L’histoire humaine est malheureusement truffée de ces événements troublants où des groupes d’individus se sont vu retirer leurs droits à l’existence libre et paisible à cause de leur culture ou de leur différence sur le plan social. L’histoire est remplie de ces injustices faites à ceux et celles dont le visage est exclu de l’impérialisme de la conformité. Mais puisque le pardon, la reconnaissance du tort causé à autrui sont essentiellement d’ordre éthique, que peut l’art pour réparer ces injustices ? Dans le domaine de la représentation esthétique, qu’est-ce que le geste artistique est en mesure d’apporter pour soulager les esprits ? […]

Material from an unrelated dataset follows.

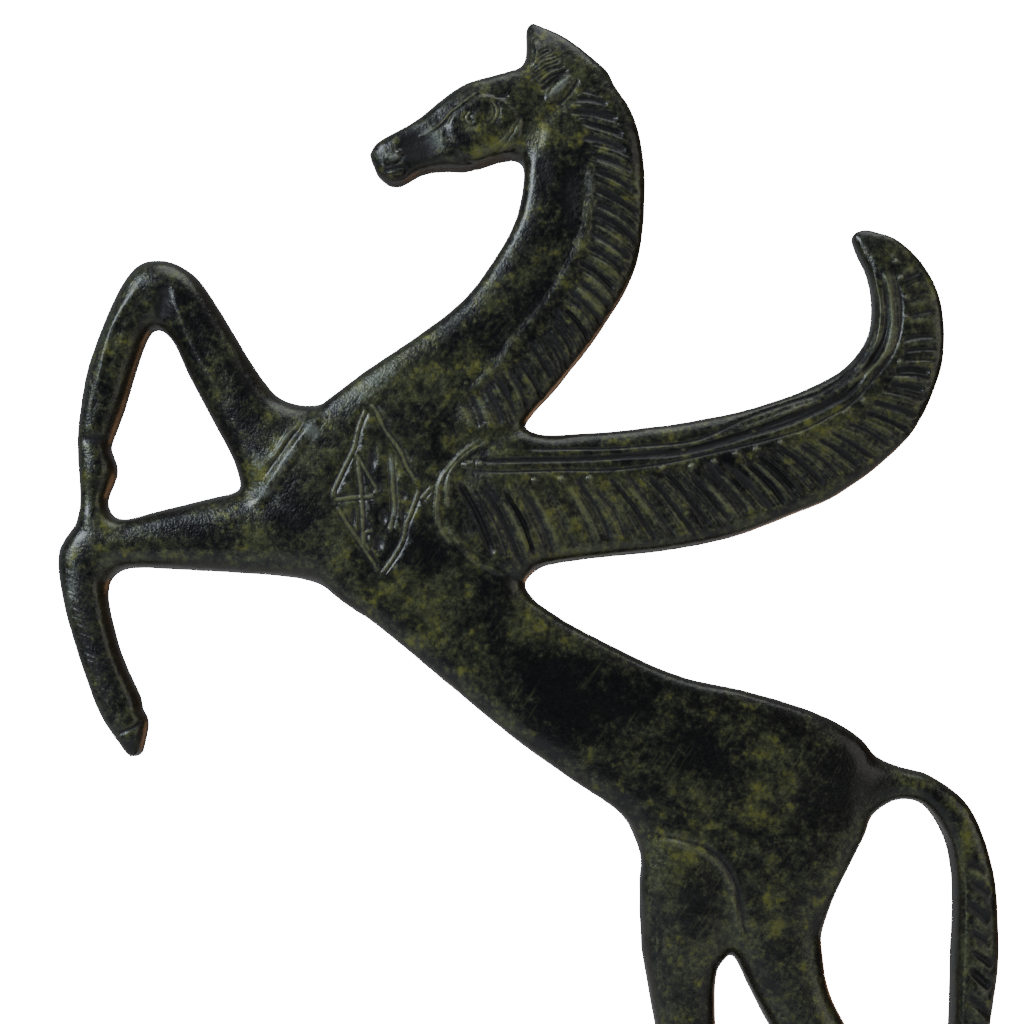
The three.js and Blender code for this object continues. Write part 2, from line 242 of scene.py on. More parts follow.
# %% [markdown]
# ## Limbs
# Each limb is a bar whose two edges are drawn as curves. Where the edges are known, so is the bar:
# a rib joins one edge to the other, and holds half of the thickness there. One could draw the
# outline as a flat curve and extrude it, but then all of the figure would be one board. Instead a
# circle is squared off a little, laid on the first rib, and extruded from rib to rib, moved, turned
# and resized each time, so legs come out round and the trunk comes out flat with a soft rim.

# %% Ribs
# A rib is [edge a: x, z, edge b: x, z, half thickness], in millimetres.
PLINTH_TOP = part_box("plinth")[1].z / MM
TRUNK = [
    [-29.8, 185.2, -16.1, 194.4, 4.0],
    [-29.2, 180.6, -12.6, 188.2, 4.2],
    [-30.3, 173.9, -11.3, 179.2, 4.3],
    [-33.4, 167.9, -12.6, 166.9, 4.3],
    [-38.7, 160.8, -18.0, 157.0, 4.3],
    [-47.3, 154.2, -23.8, 149.4, 4.4],
    [-55.4, 148.6, -29.9, 141.7, 4.5],
    [-64.5, 140.5, -30.9, 134.3, 4.6],
    [-67.5, 131.3, -31.2, 125.2, 4.6],
    [-59.4, 118.7, -29.4, 117.9, 4.6],
    [-50.9, 112.4, -24.1, 113.3, 4.6],
    [-37.4, 101.2, -12.1, 107.1, 4.6],
    [-30.3, 95.4, -5.0, 104.3, 4.7],
    [-23.7, 90.7, 3.5, 102.5, 4.7],
    [-15.1, 84.8, 15.2, 98.7, 4.8],
    [-12.3, 80.2, 21.6, 94.2, 4.8],
    [-10.4, 75.9, 21.7, 88.6, 4.6],
]
HAUNCH = [
    [-17.5, 92.5, 21.5, 92.0, 4.4],
    [-13.8, 83.3, 21.5, 83.8, 4.7],
    [-12.0, 78.3, 18.9, 78.2, 4.7],
    [-12.2, 73.3, 16.3, 73.1, 4.6],
    [-11.5, 67.4, 14.2, 67.8, 4.2],
]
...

Selon le philosophe de l’art Jacinto Lageira, « la réparation artistique est une opération matérielle et symbolique ». Elle n’est pas une restauration — on ne peut refaire ce qui a eu lieu —, elle propose plutôt une nouvelle compréhension de l’histoire telle qu’elle est rapportée dans les faits et, désormais associée à la fiction, au désir de raconter autrement. Dans l’exposition Tout ce qui reste– Scattered Remains, présentée au Musée des beaux-arts de Montréal, plusieurs oeuvres de l’artiste d’origine algonquine Nadia Myre vont dans ce sens. Il y a, par exemple, des oeuvres tirées de la série Indian Act (2000-2002) en référence à Loi sur les Indiens, par laquelle le gouvernement canadien se trouve autorisé à administrer les terres sur lesquelles les peuples autochtones sont tenus d’habiter. Produite en collaboration, Indian Act dénonce cette politique coloniale par le truchement d’une technique artistique ancestrale, le perlage. On trouve également des oeuvres récentes, dont Codes Switching, dans lesquelles des fragments de pipes commerciales, de fabrication européenne, symbolisent le changement de codes qui a eu d’importantes conséquences dans le mode de vie autochtone. Utilisées comme monnaie d’échange, ces pipes détournaient l’usage sacré du tabac au profit d’un usage strictement commercial. Ce phénomène d’acculturation est le résultat des échanges entre Européens et autochtones, mais il invite désormais à une réflexion sur la relation interculturelle qu’il nous faut établir afin de rendre possible une véritable rencontre.

Sur le plan historique, la blessure est souvent le résultat d’une incompréhension purement idéologique. L’assimilation volontaire, sinon la disparition et l’assassinat des femmes autochtones, que ce soit au Canada ou ailleurs dans le monde, ou encore la soumission de milliers de personnes parce qu’elles n’appartiennent pas à la même ethnie que celle de la majorité, sont des comportements que l’on peut qualifier d’inhumains. Et si, désormais, l’histoire est justiciable, elle peut réparer, ne serait-ce qu’en restaurant le souvenir. En ce sens, l’État reconnaît publiquement ses torts et cherche à dédommager financièrement les victimes. Dans le domaine artistique, par contre, les diverses mesures prises par les artistes cherchent à montrer la blessure au sein d’une réinterprétation de l’histoire. Bien que vouée à un public restreint, la « réparation artistique » est l’amorce d’une métamorphose qui peut être salutaire. En outre, il ne faut pas sous-estimer son pouvoir constructif. L’art a ce pouvoir de produire une sensibilité nouvelle, souvent plus efficace que le processus de réparation normatif pris en charge par les États. C’est, entre autres choses, pour cela que l’art existe.